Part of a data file
━━━━━━

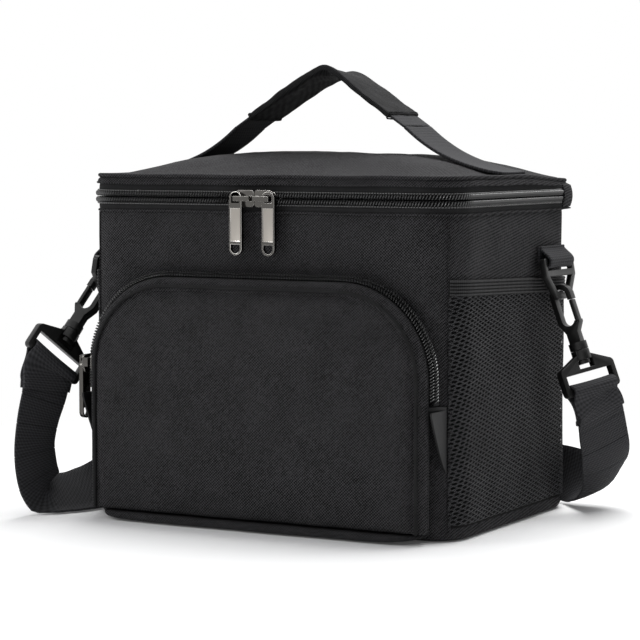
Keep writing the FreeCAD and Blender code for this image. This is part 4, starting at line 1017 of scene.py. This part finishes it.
def curved(points, count):
    """Evenly spaced places on a smooth line through the points, and the line's length.
    Each point and place is a tuple of vectors."""
    fine = []
    for i in range(len(points) - 1):
        four = [points[max(i - 1, 0)], points[i], points[i + 1],
                points[min(i + 2, len(points) - 1)]]
        for j in range(24):
            t = j / 24
            blended = []
            for a, b, c, d in zip(*four):
                square = (2 * a - 5 * b + 4 * c - d) * t * t
                cube = (3 * b - 3 * c + d - a) * t ** 3
                blended.append(0.5 * (2 * b + (c - a) * t + square + cube))
            fine.append(tuple(blended))
    fine.append(points[-1])
    lengths = [0]
    for i in range(1, len(fine)):
        lengths.append(lengths[-1] + (fine[i][0] - fine[i - 1][0]).length)
    places, at = [], 0
    for i in range(count + 1):
        goal = lengths[-1] * i / count
        while at < len(fine) - 2 and lengths[at + 1] < goal:
            at += 1
        gap = max(lengths[at + 1] - lengths[at], 1e-9)
        t = min(max((goal - lengths[at]) / gap, 0), 1)
        places.append(tuple(a.lerp(b, t) for a, b in zip(fine[at], fine[at + 1])))
    return places, lengths[-1]


FLAT = Vector((0, 0, 0))


def ribbon(name, line, length, width, thickness, first=0, last=None):
    """Webbing along a line of places, each a point, the way of its width and how far it
    bulges, or along a part of it. The length is that of the whole line."""
    last = len(line) - 1 if last is None else last
    count = last - first
    lay_down()
    bpy.ops.mesh.primitive_grid_add(x_subdivisions=8, y_subdivisions=count, size=1)
    strip = named(name)
    for point in strip.data.vertices:
        across, share = point.co.x * 2, (point.co.y + 0.5) * count
        at = int(round(share)) + first
        middle, way, bulge = line[at]
        before, after = line[max(at - 1, 0)][0], line[min(at + 1, len(line) - 1)][0]
        run = (after - before).normalized()
        way = (way - run * way.dot(run)).normalized()
        arch = 1 - across * across
        bow = run.cross(way) * (0.0004 * arch)
        point.co = middle + way * (across * width / 2) + bow + bulge * arch
        point.co.z = max(point.co.z, thickness)
    for spot in strip.data.uv_layers[0].data:
        along = (first + spot.uv[1] * count) * length / (len(line) - 1)
        spot.uv = ((spot.uv[0] - 0.5) * width, along)
    skin(strip, thickness, 0)
    bevel_edges(strip, thickness * 0.3, 2, 60)
    apply_all(strip)
    set_right(strip)
    soften(strip, 50)
    return strip


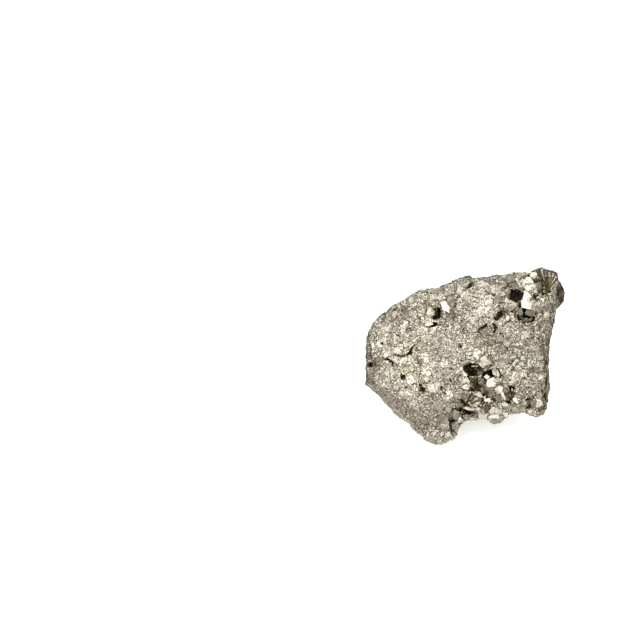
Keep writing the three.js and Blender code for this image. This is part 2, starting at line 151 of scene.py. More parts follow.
# Fissures of the broad face: [width, depth, (right, up) of the points along it as the camera sees them],
# all in mm.
FISSURES = [
    [0.26, 0.7, (-16, 0.1), (-13.6, -0.4), (-12.4, 0.4), (-11.7, 1.3), (-11, 2.4)],
    [0.45, 1.0, (-12.6, 0.2), (-11.9, 1)],
    [0.22, 0.5, (-13.2, 5.9), (-12.5, 6.8), (-11.7, 6.9)],
    [0.35, 0.7, (-15.1, 5.1), (-15, 4.9)],
    [0.32, 0.8, (-23.2, -2.3), (-21.4, -1.9), (-19.5, -1.2), (-17.5, -1.0), (-16.4, -2.0)],
    [0.6, 1.3, (-22.4, -2.3), (-21.8, -2.2)],
    [0.45, 1.2, (-16.9, -1.7), (-16.6, -2.2)],
    [0.45, 1.3, (-14.2, -5), (-14, -5.3)],
    [0.6, 1.5, (-9.4, -7.6), (-9.1, -8.6)],
    [0.42, 1.2, (-4.2, -8), (-4, -8.6)],
    [0.32, 1.0, (-3.4, -9.3), (-3.1, -9.8)],
    [0.28, 0.7, (-7.8, 12), (-6.7, 12.3), (-5.2, 11.2)],
    [0.5, 1.3, (-7.7, 7.1), (-6.8, 7.2), (-5.9, 7.7)],
    [0.3, 0.9, (0.6, 2.2), (0.7, 2)],
    [0.24, 0.7, (-2.2, 12), (0.5, 15), (3.2, 17.8)],
    [0.36, 1.0, (8.9, 7.9), (9.6, 7.1), (9.1, 5.6)],
    [0.4, 0.9, (5.8, 6.8), (7.2, 7.6)],
    [0.4, 0.9, (10.6, 5.2), (11.4, 4.4)],
    [0.3, 0.8, (16.9, -4.6), (17.2, -5)],
    [0.3, 0.8, (-2.2, -5.8), (-1.6, -6.4)],
    [0.4, 1.0, (12.5, 12), (14, 10.6), (15.2, 10.9)],
    [0.7, 1.6, (16.6, 19.4), (18, 20.8)],
    [0.9, 1.6, (19.6, 18.4), (20.6, 18)],
    [1.2, 1.8, (16, 16.6), (16.6, 15.4)],
    [1.3, 1.8, (15.4, 12.4), (15.8, 9.4), (18.4, 8.9)],
    [1.4, 2.0, (20.9, 15.6), (22.5, 15.9)],
    [0.7, 1.7, (0.6, -11.4), (2.6, -12.9)],
    [0.8, 1.8, (0.4, -13.6), (3.6, -14.6)],
    [0.5, 1.2, (-1.7, -16.8), (-1.6, -18.7)],
    [0.7, 1.4, (-0.3, -16.6), (-0.2, -17.2)],
    [0.7, 1.6, (1.2, -16.6), (0.9, -17.6)],
    [0.8, 1.5, (17.5, -11.4), (17.4, -13.2)],
    [1.5, 1.3, (3.6, -5.4), (4.2, -8.4)],
    [1.2, 1.2, (5.9, -6.8), (6.6, -9.6)],
    [0.5, 1.2, (17.3, -4.3), (17.4, -4.5)],
    [0.45, 1.0, (9.9, -3.6), (10.5, -5.2)],
    [0.5, 1.1, (7.8, -9.8), (9.2, -11.4)],
    [0.5, 1.0, (11.4, -11.6), (12.9, -11.8)],
    [1.2, 1.7, (-4.0, 10.0), (-5.6, 9.8)],
    [0.5, 1.2, (-6.3, 11.4), (-4, 10.2)],
]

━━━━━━

◆ **SET TASK**: Find the string "Keep" in the entries above and return each line that holds it.

◆ **OUTPUT OF THE TASK**:
Keep writing the FreeCAD and Blender code for this image. This is part 4, starting at line 1017 of scene.py. This part finishes it.
Keep writing the three.js and Blender code for this image. This is part 2, starting at line 151 of scene.py. More parts follow.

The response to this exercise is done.